-- start Given data --

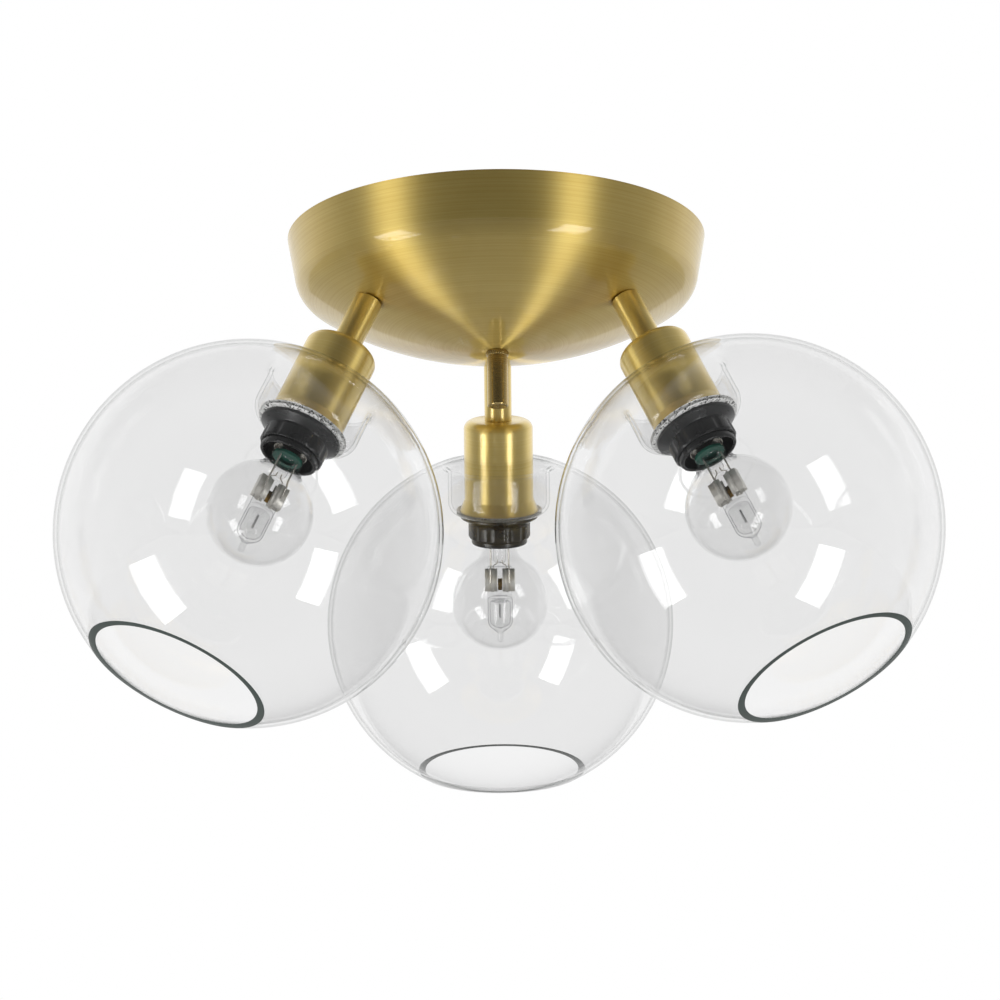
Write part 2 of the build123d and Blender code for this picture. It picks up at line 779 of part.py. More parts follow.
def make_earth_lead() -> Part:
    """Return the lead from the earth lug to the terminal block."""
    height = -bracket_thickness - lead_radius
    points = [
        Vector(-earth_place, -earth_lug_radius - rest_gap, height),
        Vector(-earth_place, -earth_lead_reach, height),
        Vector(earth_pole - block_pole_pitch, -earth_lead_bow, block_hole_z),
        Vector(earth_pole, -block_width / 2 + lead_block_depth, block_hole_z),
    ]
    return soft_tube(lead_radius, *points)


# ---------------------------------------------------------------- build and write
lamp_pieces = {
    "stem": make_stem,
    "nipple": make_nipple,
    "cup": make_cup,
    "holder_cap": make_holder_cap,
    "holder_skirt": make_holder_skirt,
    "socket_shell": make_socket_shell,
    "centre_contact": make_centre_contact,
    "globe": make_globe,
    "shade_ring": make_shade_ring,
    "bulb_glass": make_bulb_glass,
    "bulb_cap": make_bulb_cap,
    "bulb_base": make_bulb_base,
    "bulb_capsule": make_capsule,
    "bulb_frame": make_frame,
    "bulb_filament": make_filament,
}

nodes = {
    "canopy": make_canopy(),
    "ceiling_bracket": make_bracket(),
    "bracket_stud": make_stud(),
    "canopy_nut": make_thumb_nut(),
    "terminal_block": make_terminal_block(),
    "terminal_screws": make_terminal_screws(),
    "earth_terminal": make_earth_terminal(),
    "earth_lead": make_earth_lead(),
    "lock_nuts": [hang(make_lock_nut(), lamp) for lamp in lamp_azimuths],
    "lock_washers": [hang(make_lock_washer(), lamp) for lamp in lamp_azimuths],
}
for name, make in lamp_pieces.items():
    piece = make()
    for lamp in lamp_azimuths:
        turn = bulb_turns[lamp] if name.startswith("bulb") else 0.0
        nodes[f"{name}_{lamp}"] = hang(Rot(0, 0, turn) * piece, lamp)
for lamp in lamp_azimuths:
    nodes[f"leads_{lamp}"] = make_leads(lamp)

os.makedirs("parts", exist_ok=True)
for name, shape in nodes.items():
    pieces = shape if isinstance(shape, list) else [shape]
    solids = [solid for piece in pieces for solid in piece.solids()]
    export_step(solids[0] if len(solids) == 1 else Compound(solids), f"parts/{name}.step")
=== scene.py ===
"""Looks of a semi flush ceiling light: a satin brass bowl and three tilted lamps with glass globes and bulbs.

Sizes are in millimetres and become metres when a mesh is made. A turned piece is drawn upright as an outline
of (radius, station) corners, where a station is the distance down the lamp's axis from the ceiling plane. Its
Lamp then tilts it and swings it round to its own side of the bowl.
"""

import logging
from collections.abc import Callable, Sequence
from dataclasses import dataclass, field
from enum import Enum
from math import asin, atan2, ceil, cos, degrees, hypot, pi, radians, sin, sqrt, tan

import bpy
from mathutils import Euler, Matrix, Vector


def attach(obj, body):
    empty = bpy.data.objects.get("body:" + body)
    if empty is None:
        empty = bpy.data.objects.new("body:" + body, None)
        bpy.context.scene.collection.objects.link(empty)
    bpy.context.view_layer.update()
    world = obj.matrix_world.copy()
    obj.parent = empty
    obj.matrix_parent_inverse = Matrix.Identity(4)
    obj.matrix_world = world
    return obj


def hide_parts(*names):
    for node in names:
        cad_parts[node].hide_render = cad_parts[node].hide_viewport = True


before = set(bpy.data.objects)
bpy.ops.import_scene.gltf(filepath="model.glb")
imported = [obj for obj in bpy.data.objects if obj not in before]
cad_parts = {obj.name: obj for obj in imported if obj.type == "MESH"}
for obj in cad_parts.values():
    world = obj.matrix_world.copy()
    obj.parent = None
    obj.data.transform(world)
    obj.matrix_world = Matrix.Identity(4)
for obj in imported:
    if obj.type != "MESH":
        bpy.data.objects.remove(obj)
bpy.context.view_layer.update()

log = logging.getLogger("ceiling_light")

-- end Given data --

Exercise:
Repeat exactly, and only, the lines from the line with "solids = [solid" through the end of the listing above, both ends included.

Solution for this task:
    solids = [solid for piece in pieces for solid in piece.solids()]
    export_step(solids[0] if len(solids) == 1 else Compound(solids), f"parts/{name}.step")
=== scene.py ===
"""Looks of a semi flush ceiling light: a satin brass bowl and three tilted lamps with glass globes and bulbs.

Sizes are in millimetres and become metres when a mesh is made. A turned piece is drawn upright as an outline
of (radius, station) corners, where a station is the distance down the lamp's axis from the ceiling plane. Its
Lamp then tilts it and swings it round to its own side of the bowl.
"""

import logging
from collections.abc import Callable, Sequence
from dataclasses import dataclass, field
from enum import Enum
from math import asin, atan2, ceil, cos, degrees, hypot, pi, radians, sin, sqrt, tan

import bpy
from mathutils import Euler, Matrix, Vector


def attach(obj, body):
    empty = bpy.data.objects.get("body:" + body)
    if empty is None:
        empty = bpy.data.objects.new("body:" + body, None)
        bpy.context.scene.collection.objects.link(empty)
    bpy.context.view_layer.update()
    world = obj.matrix_world.copy()
    obj.parent = empty
    obj.matrix_parent_inverse = Matrix.Identity(4)
    obj.matrix_world = world
    return obj


def hide_parts(*names):
    for node in names:
        cad_parts[node].hide_render = cad_parts[node].hide_viewport = True


before = set(bpy.data.objects)
bpy.ops.import_scene.gltf(filepath="model.glb")
imported = [obj for obj in bpy.data.objects if obj not in before]
cad_parts = {obj.name: obj for obj in imported if obj.type == "MESH"}
for obj in cad_parts.values():
    world = obj.matrix_world.copy()
    obj.parent = None
    obj.data.transform(world)
    obj.matrix_world = Matrix.Identity(4)
for obj in imported:
    if obj.type != "MESH":
        bpy.data.objects.remove(obj)
bpy.context.view_layer.update()

log = logging.getLogger("ceiling_light")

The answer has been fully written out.